Перед отъездом произошел пренеприятный разговор с Амином. Он, дескать, для себя ничего не желает, ему достаточно подарков, которые я ему оставил, он, мол, ездил со мной по дружбе, но вот его племянник (парнишка, какое-то время состоявший при нас поваром и прачкой)… Ему я должен заплатить пять тысяч рупий. Оторопев от этой неслыханной наглости, я все-таки даю немного денег, хотя прекрасно понимаю, что никакому племяннику они не достанутся.
На корабле много молодежи, направляющейся на учебу в среднюю школу. Среди плывущих много мусульман, но, хотя сегодня пятница, молящихся мало. В полдень свои молитвенные коврики расстилают всего двое мужчин и одна женщина, которая отбивает низкие поклоны, предварительно облачившись в какое-то сложное белое одеяние и повязав тесемкой платок на голове. Остальное время она перебирает четки и безуспешно пытается склонить к молитве весело щебечущих девушек.

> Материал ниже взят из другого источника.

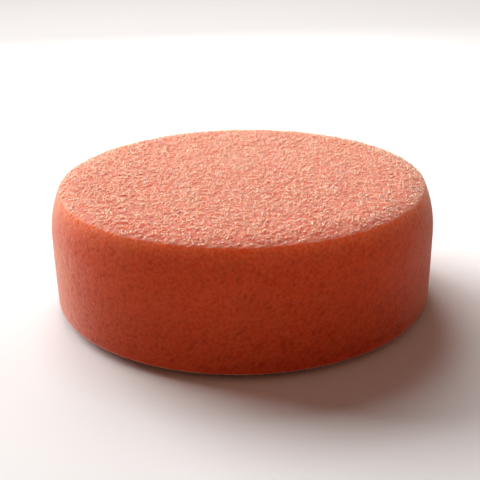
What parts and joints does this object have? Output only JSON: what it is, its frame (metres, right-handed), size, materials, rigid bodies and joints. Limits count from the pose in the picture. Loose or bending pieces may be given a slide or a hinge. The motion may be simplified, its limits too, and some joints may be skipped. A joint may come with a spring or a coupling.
{
  "type": "foam polishing pad",
  "caption": "Round open-cell foam polishing pad with a flat working face whose edge falls away gently, a slightly barrelled side wall and a hook-and-loop backing underneath.",
  "frame": {"origin": "centre of the loop face underneath, where the pad meets the machine's backing plate", "axes": "+Z along the pad's axis, from the loop face to the working face; the pad is round, so +X and +Y are free"},
  "size_m": [0.08, 0.08, 0.0267],
  "materials": {
    "foam": "matte",
    "adhesive": "satin",
    "backing_knit": "matte",
    "loops": "matte"
  },
  "bodies": {
    "root": {"foam_disc": "foam", "adhesive_film": "adhesive", "backing_cloth": "backing_knit", "loop_pile": "loops"}
  },
  "joints": []
}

Река Лаланг — двести, а может быть, и меньше километров длиной — впадает в морской залив, так глубоко врезающийся в сушу, что скорее напоминает реку. Тем не менее на карте он обозначен как залив.
Сойдя на берег, сразу же кинулся на поиски попутной машины до Палембанга. Нашел грузовик, владелец которого согласился меня прихватить, и даже бесплатно. Пока ждал шофера, разговорился с другими пассажирами, среди которых был один офицер административной службы. Он был затянут в мундир, на голове фуражка военного образца, под мышкой тросточка — ни дать ни взять английский офицер. И изъяснялся он исключительно по-английски. Индонезийский употреблял только в разговоре с местными жителями, но при этом всем своим видом старался показать, что он человек цивилизованный, не то что «эти»… Меня его скверный английский раздражал, и я отвечал ему по-индонезийски.